I woke up yesterday morning, 11/4/03, to learn that SuSE had been bought by Novell, pending the usual hurdles. I already could hear the Net sizzling with various references to the Deity and other less printable exclamations, some along the lines of "Goodbye, SuSE".
But wait a minute. What does this really mean, for us ordinary folk? Well, for starters, let's read the third paragraph of the press release:
Novell today also announced that IBM intends to make a $50 million investment in Novell convertible preferred stock. In addition, Novell and IBM are negotiating extensions to the current commercial agreements between IBM and SUSE LINUX for the continued support of SUSE LINUX on IBM's eServer products and middleware products to provide for product and marketing support arrangements related to SUSE LINUX. Both of these agreements will be effective when the acquisition of SUSE LINUX by Novell is completed.
Now, think about that. Novell paid $210 million for SuSE, cash on the barrel-head. It had way more money than that figure in the bank, and the company is debt-free, despite having bought Ximian earlier this year. Novell easily could have completed the acquisition without IBM's help. And it's not like either transaction was anything less than amicable. SuSE admitted in the post-sale press conference that they wanted to partner, and the fact that the IBM transaction is preferred stock has "approval" written on the face of it. So, in essence, this is a friendly three-way partnering.
If you've been following IBM, you know what IBM's position on Linux is. IBM was the first old-money company to invest in Linux, way back in the 20th century, when it bought a chunk of Red Hat. When I got my RHCE, four of the twelve people in my class were career IBMers sent to certify their Linux chops. IBM's people subsequently contributed a significant chunk of GPL code, including the JFS, POSIX threading and the Omni Print Driver. This is the same code, along with the GPL itself, IBM now are defending vigorously in court in Utah. IBM easily could have squashed the plaintiffs like a bug, bought them out, paid them a settlement, told them to go away and made it stick. Indeed, I thought they would. But, no, I'm coming to realize that IBM, having made a significant investment in the GPL and Linux itself, is now going to defend it from all comers. Which is what I think this stock deal is about, from its point of view: IBM is moving to protect its investment in Linux.

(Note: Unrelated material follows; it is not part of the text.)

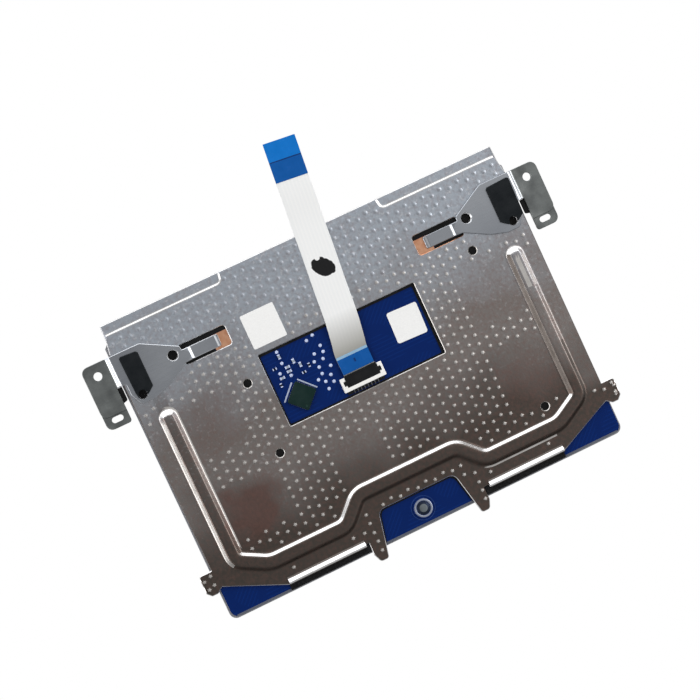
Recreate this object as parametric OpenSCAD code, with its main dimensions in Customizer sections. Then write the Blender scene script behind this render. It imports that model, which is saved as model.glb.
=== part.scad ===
// Trackpad module: touch plate and circuit board on a stamped base bracket, which hangs on
// two spring arms with screw ears, with a flat ribbon cable in a flip-lock socket.
// The touch surface faces up and the cable leaves at the rear. Places along the depth are
// counted from the front edge of the touch plate, and places across from the middle.

/* [Touch plate] */
// Width of the touch plate
pad_w = 117; // [113:0.5:124]
// Depth of the touch plate, front to rear
pad_d = 81; // [80:0.5:88]
// Thickness of the touch plate
touch_t = 1; // [0.7:0.1:1.5]
// Radius of the two front corners
front_corner_r = 2; // [1:0.5:3]
// Cut across the two rear corners
rear_corner_cut = 2; // [1:0.5:3]

/* [Board and films] */
// Thickness of the circuit board
board_t = 0.8; // [0.6:0.1:1.6]
// Thickness of the tape between the bracket and the board
tape_t = 0.2; // [0.1:0.05:0.3]
// Thickness of the adhesive film under the touch plate
glue_t = 0.1; // [0.05:0.05:0.2]
// Edge of the touch plate that stands past the board all round
board_inset = 0.5; // [0.3:0.1:1]
// Margin that the tape and the film keep from the edges of what they join
film_margin = 0.6; // [0.4:0.1:1.2]

/* [Base bracket] */
// Thickness of the sheet metal in the bracket
sheet_t = 0.5; // [0.4:0.05:0.7]
// Edge of the touch plate that stands past the sides of the bracket
bracket_inset = 0.4; // [0.2:0.1:1]
// Reach of the rear flange past the touch plate
flange_reach = 4; // [3.6:0.1:6]
// Amount by which each side of the flange is set in from the bracket
flange_inset = 0.8; // [0.4:0.1:2]
// Depth of the two stepped lips on the flange
lip_d = 2.8; // [2:0.1:3.4]
// Height of the step into the lips
lip_step = 0.3; // [0.2:0.05:0.4]
// Distance from the middle to the inner end of each lip
lip_from = 23.5; // [18:0.5:30]
// Radius of the four tooling holes
tooling_r = 1.15; // [0.8:0.05:1.4]

/* [Window and notch] */
// Width of the window over the board
window_w = 46; // [44:0.5:50]
// Depth of the window
window_d = 20.6; // [20:0.1:24]
// Distance from the front edge to the window
window_y = 40; // [38:0.5:42]
// Width of the front notch at its rear edge
notch_w = 22.4; // [18:0.2:24]
// Depth of the front notch
notch_d = 9.6; // [8.5:0.1:10.5]
// Slant of each side of the notch
notch_slant = 2.1; // [1:0.1:2.4]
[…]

And Novell, by letting IBM do this, is saying, "Okay, fine; we're all on the same page here." Remember that the last big acquisition for Novell was Ximian. Novell has been server-side for years, and proprietary at that. But as our own Doc Searls found out back in August, IBM is not the only enterprise company that Gets It about Linux. Doc, quoting Ximian founder Nat Friedman:
What we discovered coming into Novell, by the time we stated meeting with them, (was that) they had already made the decision that Linux was where the industry was going, that open source was the right model, and that there was an enormous opportunity here for an actual enterprise software company to do a great job of driving Linux adoption and solving a lot of problems.... Novell was the first actual enterprise software company to do that. So we got excited because we always had a very grand set of ambitions in terms of what we'd like to accomplish and where we'd like to go.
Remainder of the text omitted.